Highly dispersed Cu nanoparticles as an efficient catalyst for the synthesis of the biofuel 2-methylfuran

Abstract

Cu/SiO₂ catalysts were synthesized by different methods, which greatly influenced their texture and the catalytic performance. The AE-Cu/SiO₂ catalyst was prepared via the ammonia evaporation method and showed a 95.5% yield for 2-methylfuran (a promising fuel additive) because of the cooperative effects of surface Cu⁰, Cu⁺ species and acid sites, which respectively stemmed from the reduction of highly dispersed CuO species, copper species that fiercely interacted with the support SiO₂, and the special structure. The ammonia evaporation method favored the formation of a copper phyllosilicate phase with a lamellar structure, which could provide a large number of Cu nanoparticles and acid sites and further improve the activity and selectivity. Crucially, the stability of the AE-Cu/SiO₂ catalyst (>210 h) was also significantly improved due to the enhanced copper–silicon interactions, which could immobilize copper particles and resist the fast transmigration (aggregation and loss) of copper particles in the thermal treatment process.

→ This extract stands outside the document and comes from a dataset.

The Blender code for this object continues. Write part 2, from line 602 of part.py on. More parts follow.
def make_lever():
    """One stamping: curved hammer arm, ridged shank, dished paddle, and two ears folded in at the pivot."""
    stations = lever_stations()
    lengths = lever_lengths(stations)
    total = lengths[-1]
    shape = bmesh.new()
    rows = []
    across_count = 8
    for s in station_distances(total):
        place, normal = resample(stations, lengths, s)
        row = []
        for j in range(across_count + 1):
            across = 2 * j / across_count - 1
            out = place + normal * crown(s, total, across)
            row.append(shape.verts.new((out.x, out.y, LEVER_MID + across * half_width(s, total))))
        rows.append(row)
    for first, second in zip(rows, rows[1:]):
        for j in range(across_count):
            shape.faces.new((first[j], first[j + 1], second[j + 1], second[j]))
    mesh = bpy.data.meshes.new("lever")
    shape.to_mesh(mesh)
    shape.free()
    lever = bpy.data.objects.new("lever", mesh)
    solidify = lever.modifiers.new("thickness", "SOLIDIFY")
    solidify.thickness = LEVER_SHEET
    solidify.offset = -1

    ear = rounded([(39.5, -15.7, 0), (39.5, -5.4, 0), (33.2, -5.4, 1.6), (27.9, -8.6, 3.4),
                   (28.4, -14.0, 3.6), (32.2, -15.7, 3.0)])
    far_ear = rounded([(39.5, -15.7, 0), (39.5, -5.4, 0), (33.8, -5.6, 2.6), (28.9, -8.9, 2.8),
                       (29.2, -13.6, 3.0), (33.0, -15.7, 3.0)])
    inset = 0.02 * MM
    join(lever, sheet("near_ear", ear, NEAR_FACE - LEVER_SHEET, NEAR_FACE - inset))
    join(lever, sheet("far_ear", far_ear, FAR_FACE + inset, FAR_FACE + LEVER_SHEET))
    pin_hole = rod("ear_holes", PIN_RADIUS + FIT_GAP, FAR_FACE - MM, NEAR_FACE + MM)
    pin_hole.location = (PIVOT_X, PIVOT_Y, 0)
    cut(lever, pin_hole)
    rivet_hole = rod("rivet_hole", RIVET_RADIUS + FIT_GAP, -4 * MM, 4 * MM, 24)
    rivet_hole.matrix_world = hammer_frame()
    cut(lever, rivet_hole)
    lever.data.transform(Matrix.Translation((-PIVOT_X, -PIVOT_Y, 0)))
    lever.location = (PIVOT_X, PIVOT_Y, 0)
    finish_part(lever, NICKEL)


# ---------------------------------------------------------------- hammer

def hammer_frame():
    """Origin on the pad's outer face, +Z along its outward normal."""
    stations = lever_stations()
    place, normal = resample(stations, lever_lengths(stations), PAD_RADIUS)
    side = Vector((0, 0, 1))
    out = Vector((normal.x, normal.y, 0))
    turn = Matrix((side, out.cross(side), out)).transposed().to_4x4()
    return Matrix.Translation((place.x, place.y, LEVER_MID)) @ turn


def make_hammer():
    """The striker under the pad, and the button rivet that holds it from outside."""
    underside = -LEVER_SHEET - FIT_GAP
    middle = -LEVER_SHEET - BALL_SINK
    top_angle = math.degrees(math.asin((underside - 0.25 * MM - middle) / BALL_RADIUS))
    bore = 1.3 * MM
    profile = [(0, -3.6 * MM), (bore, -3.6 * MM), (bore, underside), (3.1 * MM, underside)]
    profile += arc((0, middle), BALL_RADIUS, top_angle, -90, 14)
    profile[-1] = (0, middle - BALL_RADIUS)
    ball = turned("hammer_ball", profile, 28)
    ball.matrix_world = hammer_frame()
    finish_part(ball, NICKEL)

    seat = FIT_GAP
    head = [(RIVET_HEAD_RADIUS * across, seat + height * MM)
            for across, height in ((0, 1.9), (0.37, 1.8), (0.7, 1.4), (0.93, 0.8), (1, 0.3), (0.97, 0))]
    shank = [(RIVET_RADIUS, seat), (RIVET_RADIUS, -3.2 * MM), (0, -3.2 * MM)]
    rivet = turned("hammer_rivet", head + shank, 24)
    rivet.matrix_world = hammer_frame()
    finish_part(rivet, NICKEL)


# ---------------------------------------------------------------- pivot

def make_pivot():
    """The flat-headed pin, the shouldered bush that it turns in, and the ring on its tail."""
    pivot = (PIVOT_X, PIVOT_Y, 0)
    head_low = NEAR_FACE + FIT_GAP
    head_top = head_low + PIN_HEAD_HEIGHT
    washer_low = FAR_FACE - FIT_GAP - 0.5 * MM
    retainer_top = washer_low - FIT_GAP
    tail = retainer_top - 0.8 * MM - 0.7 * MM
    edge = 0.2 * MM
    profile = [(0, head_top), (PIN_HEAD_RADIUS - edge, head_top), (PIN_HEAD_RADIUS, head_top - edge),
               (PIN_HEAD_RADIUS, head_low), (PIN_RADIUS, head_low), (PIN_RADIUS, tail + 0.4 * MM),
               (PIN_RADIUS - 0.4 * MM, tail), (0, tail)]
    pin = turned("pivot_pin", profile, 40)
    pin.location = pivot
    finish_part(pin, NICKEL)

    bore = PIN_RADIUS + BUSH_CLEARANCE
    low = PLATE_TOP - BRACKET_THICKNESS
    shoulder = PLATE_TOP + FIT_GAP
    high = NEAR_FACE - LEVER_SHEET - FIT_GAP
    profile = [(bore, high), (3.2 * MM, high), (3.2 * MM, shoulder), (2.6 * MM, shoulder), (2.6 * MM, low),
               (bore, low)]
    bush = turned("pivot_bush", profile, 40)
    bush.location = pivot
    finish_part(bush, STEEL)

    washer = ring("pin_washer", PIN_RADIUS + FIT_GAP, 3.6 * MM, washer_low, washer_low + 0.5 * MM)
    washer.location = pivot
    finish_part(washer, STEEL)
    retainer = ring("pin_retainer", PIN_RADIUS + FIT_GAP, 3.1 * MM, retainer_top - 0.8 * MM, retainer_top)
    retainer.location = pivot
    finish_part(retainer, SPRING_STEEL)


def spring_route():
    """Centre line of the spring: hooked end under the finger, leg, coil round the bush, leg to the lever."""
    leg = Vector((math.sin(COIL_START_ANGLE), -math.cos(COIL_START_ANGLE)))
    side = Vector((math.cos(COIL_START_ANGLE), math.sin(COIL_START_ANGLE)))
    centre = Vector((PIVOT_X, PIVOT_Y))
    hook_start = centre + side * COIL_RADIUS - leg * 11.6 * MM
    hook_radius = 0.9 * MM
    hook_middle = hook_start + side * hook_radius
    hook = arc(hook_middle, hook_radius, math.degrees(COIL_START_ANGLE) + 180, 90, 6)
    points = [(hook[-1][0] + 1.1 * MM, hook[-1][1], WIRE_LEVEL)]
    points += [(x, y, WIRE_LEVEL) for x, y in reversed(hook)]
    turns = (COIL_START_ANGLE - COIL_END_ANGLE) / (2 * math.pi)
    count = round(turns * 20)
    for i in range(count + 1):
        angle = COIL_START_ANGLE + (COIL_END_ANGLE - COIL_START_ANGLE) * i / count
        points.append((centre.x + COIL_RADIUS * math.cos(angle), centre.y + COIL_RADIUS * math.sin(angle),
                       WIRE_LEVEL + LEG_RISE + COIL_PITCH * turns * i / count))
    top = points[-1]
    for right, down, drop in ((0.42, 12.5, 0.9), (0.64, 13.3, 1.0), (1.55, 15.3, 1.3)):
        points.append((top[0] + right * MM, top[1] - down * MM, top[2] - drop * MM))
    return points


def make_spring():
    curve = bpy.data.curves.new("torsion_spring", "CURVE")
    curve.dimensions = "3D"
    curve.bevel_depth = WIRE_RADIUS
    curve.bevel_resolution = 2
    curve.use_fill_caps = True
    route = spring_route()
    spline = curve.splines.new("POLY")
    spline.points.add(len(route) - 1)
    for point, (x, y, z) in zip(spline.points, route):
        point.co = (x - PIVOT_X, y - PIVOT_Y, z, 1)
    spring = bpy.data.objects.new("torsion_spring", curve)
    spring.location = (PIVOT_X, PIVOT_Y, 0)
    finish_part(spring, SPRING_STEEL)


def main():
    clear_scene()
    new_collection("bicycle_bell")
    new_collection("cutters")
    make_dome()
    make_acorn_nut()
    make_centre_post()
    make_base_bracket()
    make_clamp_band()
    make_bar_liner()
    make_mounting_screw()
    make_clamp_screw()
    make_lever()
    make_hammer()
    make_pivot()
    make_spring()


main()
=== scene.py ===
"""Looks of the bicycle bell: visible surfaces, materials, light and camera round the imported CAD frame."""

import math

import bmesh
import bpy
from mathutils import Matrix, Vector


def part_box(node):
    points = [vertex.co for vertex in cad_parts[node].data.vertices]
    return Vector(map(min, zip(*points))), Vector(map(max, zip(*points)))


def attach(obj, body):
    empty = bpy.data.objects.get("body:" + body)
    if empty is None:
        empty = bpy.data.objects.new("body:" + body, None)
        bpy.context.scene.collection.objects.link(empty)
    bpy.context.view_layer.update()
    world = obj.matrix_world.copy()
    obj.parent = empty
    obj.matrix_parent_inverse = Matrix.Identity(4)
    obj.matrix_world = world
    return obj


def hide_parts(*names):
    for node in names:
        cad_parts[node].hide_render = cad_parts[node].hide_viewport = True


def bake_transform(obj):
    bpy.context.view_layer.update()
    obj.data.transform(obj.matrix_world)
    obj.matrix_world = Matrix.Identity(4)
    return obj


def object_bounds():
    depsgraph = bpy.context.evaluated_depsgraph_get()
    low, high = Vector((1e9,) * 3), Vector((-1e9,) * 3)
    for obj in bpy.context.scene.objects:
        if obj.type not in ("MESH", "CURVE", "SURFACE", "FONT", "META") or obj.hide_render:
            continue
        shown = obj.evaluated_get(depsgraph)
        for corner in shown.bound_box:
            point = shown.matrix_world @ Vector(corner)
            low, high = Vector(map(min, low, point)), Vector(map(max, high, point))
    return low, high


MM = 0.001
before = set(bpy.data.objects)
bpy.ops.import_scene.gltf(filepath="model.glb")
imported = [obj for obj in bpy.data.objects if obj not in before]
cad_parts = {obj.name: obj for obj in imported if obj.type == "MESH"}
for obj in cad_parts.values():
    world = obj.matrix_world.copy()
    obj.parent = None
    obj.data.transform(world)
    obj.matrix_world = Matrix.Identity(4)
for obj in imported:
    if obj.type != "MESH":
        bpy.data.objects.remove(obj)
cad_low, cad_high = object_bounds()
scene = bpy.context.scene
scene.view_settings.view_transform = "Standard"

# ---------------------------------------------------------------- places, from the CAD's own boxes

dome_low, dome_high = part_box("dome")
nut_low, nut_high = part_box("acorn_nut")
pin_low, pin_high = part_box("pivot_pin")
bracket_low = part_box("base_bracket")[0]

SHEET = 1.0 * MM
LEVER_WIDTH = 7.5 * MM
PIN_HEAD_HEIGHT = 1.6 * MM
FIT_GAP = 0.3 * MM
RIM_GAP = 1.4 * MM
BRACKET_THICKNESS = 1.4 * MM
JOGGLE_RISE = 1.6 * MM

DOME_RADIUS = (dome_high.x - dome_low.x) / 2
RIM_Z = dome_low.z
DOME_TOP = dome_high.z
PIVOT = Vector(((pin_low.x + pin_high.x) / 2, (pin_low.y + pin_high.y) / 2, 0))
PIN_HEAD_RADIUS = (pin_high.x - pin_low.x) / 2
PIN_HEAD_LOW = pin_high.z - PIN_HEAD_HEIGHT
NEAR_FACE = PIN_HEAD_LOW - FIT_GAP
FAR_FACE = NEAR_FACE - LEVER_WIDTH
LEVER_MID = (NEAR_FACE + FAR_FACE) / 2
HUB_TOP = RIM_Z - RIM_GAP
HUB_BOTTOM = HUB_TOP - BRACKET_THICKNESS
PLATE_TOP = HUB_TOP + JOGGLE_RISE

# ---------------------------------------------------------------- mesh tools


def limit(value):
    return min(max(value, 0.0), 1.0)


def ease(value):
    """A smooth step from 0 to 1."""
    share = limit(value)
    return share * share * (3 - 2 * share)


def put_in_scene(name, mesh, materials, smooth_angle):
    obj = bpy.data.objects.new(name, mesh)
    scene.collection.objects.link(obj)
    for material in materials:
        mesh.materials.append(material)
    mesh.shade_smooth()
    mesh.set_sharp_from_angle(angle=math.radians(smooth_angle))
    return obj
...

In contrast, the CP-Cu/SiO₂ catalyst was synthesized via the conventional precipitation method and presented poor activity and stability toward 2-methylfuran because of large copper particles, severe aggregation and a loss of copper species during reaction. Compared with the conventional CP-Cu/SiO₂ catalyst, the use of the AE-Cu/SiO₂ catalyst in the synthesis of the biofuel 2-methylfuran could not only improve the yield of the desired product, but also decrease by at least 20 °C the reaction temperature which is propitious for prolonging the lifetime of the Cu/SiO₂ catalyst.